А Белла всегда была такой. Она поразительно не изменилась с годами. Такая странная, бесконечно красивая, утонченно-жеманная, но абсолютно естественная. Она никогда не наигрывала. Такое вот создание. Такой вот редкостный необычный цветок. Какая-то странная смесь татарской княжны и русской царевны. В ней не было простоты, в ней никогда не было панибратства. Сколько помню, а мы знакомы так много лет, мы всегда были с ней на «вы». И мне всегда было странно, когда к ней обращались на «ты». Она как-то всегда от всего дистанцировалась, при полной симпатии, расположении, нежности. Поразительной красоты и совершенства женщина. И такой она и осталась.
Андрей Тарковский появлялся в нашей компании не так часто. Он всегда был очень собранным, нервным, с какими-то пронзительными глазами. Чем-то очень напоминал молодого Шостаковича. Такой же худой, взвинченный и вместе с тем держащий себя постоянно в узде. Каждое его высказывание было точным, целенаправленным. Помню, как он однажды пришел в мою бывшую ванную комнату, в которой впритык друг к другу размещались пианино и диван. Мы что-то ели, сидя на диване, пили коньяк, который он притащил. Я должен был писать музыку к его первому фильму, он назывался, по-моему, «Каток и скрипка». Андрей приходил несколько раз, мы подолгу сидели, увлеченно обсуждали картину. Но потом что-то случилось: я, кажется, заболел, а может быть — с женой разводился, и все расстроилось.
После какого-то концерта в Политехническом мне позвонил еще незнакомый тогда Олег Ефремов: «Приезжайте к нам в театр». Так началась моя дружба с «Современником». Театр был на взлете. Спектакль по пьесе Розова «Вечно живые» прозвучал просто выстрелом. Публика, привыкшая к традиционно нарочитой подаче голосов, в том числе и в современных пьесах, ничем не отличающихся от классических, публика, привыкшая при слове «современный спектакль» зевать, вдруг услышала в негромком разговоре ту боль и те проблемы, которые действительно связаны с реальной жизнью. Вдруг рухнул барьер между рампой и залом, и в театре стало интересно. Не только на спектаклях классического репертуара, не только на Островском и Шекспире, но и на современных пьесах, которые на человеческом языке говорят о человеческих вещах. Вслед за Розовым появились имена Александра Володина, Михаила Шатрова, Александра Вампилова, правда, последний стал известен позже. Вдруг стало возможным, пусть не до конца, но что-то сказать о том, что чувствует нормальный человек. И в пьесе Шварца «Голый король» стал возможным выход первого министра короля в гриме под Михаила Калинина. И даже в старых пьесах, сказках проводились параллели с сегодняшним днем. Успех спектаклей труппы Ефремова, собравшего вокруг себя выпускников училища МХАТа, был оглушительным. Попасть в «Современник», расположившийся в бывшем кинотеатре на площади Маяковского, было невозможно. Люди стояли ночами, чтобы только записаться в очередь за билетами на спектакли, которые состоятся через месяц. Кстати, само это небольшое помещение отличалось от зданий традиционных официальных театров. И в том числе акустически.

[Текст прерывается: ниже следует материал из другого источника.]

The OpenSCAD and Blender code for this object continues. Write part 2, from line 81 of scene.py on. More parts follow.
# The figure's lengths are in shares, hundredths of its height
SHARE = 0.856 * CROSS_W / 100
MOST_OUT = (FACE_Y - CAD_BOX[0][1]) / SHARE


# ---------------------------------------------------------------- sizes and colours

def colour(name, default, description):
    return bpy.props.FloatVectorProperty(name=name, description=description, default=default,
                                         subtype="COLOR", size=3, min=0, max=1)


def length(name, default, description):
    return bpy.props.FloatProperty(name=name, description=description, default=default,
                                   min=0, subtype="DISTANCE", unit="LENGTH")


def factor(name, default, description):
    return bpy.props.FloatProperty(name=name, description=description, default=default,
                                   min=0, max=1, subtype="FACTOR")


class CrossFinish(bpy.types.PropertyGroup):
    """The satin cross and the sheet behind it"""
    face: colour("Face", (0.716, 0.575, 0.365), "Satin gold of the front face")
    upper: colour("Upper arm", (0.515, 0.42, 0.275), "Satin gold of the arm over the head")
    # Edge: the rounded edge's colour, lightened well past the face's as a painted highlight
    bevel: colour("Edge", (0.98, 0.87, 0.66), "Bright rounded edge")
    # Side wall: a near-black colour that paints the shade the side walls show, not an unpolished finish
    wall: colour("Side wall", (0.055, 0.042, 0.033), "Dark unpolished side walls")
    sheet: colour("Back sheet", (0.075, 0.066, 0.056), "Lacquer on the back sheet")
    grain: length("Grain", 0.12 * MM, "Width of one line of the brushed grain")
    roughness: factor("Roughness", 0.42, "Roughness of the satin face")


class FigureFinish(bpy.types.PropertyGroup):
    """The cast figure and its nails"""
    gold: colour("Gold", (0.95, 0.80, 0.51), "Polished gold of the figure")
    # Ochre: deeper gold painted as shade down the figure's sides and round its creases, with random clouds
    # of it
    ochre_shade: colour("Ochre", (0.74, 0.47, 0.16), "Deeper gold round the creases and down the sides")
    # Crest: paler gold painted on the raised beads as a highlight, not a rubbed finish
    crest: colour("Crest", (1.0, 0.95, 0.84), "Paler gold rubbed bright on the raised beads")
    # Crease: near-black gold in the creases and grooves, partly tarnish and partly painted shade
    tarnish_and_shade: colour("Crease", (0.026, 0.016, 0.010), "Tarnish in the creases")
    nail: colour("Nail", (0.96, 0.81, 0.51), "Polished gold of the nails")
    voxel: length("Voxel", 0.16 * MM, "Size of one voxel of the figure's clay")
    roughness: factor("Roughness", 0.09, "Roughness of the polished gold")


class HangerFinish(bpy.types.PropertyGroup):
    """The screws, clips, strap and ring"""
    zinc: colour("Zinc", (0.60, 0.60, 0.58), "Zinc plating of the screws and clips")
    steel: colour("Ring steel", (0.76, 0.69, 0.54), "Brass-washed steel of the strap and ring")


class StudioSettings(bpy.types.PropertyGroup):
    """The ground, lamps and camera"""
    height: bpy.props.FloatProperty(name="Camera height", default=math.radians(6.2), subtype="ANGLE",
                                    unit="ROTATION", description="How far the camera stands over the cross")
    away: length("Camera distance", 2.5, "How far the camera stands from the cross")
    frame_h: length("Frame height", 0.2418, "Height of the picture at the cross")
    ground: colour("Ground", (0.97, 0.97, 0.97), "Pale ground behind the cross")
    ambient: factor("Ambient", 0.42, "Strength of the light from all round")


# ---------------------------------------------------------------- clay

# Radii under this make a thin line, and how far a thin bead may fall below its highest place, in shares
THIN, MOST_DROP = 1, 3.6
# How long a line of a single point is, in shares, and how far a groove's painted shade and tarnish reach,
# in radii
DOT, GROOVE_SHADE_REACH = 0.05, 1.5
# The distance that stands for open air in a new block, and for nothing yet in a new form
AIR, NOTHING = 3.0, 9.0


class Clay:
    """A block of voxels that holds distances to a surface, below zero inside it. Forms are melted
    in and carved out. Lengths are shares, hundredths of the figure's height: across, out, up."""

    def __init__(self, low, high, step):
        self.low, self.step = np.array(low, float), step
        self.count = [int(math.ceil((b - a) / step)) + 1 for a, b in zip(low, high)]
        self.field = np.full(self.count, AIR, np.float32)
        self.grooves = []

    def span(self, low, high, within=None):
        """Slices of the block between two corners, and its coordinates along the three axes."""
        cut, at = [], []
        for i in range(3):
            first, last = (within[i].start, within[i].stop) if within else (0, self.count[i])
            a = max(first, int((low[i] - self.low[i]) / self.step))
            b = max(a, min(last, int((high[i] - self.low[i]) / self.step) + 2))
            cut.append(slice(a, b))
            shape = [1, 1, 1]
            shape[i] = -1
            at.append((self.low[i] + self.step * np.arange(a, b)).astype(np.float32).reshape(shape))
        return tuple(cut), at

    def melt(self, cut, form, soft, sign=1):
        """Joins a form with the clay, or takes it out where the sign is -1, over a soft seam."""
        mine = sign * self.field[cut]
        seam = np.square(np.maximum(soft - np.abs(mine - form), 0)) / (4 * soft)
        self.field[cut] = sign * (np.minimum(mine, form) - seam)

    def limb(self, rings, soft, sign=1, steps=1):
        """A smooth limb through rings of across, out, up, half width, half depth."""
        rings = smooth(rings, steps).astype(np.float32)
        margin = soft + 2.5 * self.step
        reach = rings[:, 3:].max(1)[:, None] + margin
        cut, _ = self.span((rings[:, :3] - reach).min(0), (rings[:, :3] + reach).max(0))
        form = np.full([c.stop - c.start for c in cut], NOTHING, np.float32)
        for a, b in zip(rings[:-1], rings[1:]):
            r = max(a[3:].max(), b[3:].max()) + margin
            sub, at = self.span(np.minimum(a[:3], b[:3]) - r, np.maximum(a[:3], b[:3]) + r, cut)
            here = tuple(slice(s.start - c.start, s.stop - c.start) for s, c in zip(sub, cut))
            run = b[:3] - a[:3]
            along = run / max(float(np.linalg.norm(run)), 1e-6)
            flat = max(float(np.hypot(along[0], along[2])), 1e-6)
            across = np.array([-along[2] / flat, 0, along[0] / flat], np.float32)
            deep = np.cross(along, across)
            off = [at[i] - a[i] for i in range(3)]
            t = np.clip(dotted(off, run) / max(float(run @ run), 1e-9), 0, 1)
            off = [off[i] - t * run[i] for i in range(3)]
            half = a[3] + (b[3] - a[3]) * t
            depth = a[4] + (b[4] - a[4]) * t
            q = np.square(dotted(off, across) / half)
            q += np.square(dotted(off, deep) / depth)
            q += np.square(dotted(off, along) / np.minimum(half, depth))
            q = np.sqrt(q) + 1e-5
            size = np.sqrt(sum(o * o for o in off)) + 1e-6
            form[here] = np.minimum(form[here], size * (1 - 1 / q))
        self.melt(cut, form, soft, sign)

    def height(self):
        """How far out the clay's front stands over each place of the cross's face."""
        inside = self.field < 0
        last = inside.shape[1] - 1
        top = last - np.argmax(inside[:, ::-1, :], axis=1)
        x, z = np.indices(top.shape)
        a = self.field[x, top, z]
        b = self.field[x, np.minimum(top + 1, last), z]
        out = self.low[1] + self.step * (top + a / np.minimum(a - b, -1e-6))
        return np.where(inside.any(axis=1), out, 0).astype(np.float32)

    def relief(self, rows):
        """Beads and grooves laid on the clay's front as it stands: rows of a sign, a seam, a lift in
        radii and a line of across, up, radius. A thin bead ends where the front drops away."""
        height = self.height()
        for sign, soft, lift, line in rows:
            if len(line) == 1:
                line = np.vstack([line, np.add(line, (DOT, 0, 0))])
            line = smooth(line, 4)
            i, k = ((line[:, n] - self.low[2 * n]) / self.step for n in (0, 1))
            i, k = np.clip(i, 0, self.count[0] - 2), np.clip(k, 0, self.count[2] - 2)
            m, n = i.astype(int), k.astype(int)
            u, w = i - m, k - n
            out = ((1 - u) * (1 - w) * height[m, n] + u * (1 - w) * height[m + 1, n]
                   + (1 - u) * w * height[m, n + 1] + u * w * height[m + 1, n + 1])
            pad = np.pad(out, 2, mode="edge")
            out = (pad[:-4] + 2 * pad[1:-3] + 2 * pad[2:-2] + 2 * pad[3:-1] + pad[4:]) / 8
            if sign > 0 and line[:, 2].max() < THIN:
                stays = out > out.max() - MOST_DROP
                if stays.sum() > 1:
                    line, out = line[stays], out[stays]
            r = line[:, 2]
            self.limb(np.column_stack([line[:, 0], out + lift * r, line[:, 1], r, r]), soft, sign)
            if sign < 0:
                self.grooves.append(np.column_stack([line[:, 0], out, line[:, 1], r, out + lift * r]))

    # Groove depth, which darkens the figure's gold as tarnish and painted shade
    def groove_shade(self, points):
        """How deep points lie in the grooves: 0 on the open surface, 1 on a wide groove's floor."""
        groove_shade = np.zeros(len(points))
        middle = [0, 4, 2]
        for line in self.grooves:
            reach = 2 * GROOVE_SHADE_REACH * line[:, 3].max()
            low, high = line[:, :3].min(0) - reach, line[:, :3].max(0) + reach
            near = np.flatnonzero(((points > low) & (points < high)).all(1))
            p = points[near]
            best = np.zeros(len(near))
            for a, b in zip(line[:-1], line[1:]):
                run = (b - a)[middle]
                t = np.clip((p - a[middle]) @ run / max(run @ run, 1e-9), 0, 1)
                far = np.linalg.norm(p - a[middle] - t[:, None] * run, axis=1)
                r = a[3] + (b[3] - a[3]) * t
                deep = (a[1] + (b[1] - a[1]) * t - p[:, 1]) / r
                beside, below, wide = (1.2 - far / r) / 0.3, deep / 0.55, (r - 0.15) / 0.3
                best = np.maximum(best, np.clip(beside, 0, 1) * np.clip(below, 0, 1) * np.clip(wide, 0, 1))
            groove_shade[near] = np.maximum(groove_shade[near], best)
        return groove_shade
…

Олег Ефремов предложил мне написать музыку к спектаклю по пьесе Володина «Назначение». Речь там шла о молодом интеллигентном человеке, чье назначение на высокую должность было связано с уступкой своей совести. Тема, которая тогда волновала всех. Олег пригласил меня посмотреть спектакли «Вечно живые» и «Голый король». «Голый король» поразил меня своим изяществом, весельем, а главное — совершенно непривычной раскованностью. В нем четко читались параллели с современным правительством, в пьесу были внесены все бури сегодняшнего дня в непринужденной, шутливой форме.

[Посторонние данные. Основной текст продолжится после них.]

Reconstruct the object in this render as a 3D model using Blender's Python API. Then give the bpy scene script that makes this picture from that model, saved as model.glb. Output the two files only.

Для «Назначения» я написал музыку для маленького оркестра и пишущей машинки. Мне хотелось отразить в звуках работу учреждения. И это получилось. Спектакль много лет не сходил со сцены. Мой друг Авенир Зак, замечательный сценарист, сказал мне после премьеры: «Это так прекрасно, что даже не завидно».
В театре поражали не только сами спектакли, но атмосфера дружбы, спаянности, единодушия. Каждый, кто входил в мир этого театра, становился единомышленником, товарищем. Жаль, что лет через пятнадцать эта атмосфера изменилась. Как, впрочем, и в других театрах, да и в среде творческой интеллигенции вообще.
В «Современнике» я подружился с Олегом Ефремовым, нынешним руководителем МХАТа, против которого он тогда восстал. С Олегом Табаковым, нынешним ректором Театрального училища имени Щепкина, замечательным актером. Там я навсегда полюбил чудесного человека и актера Евгения Евстигнеева, который был старше нас, ироничнее и мудрее, язвительного Валентина Гафта, актрису Галину Волчек, которая сегодня возглавляет «Современник», Таню Лаврову, Игоря Квашу. В театре царила атмосфера удивительной нежности. Мы вместе встречали Новый год, вообще праздники, бывали друг у друга. Жили как одна семья. Вокруг «Современника» группировалась вся наша компания: Вознесенский, Тарковский, Евтушенко, Ахмадулина. Да сам театр был как бы «групповым членом» нашей компании. Нет, у нас не было желания завоевать Москву. Наоборот, Москва завоевывала нас.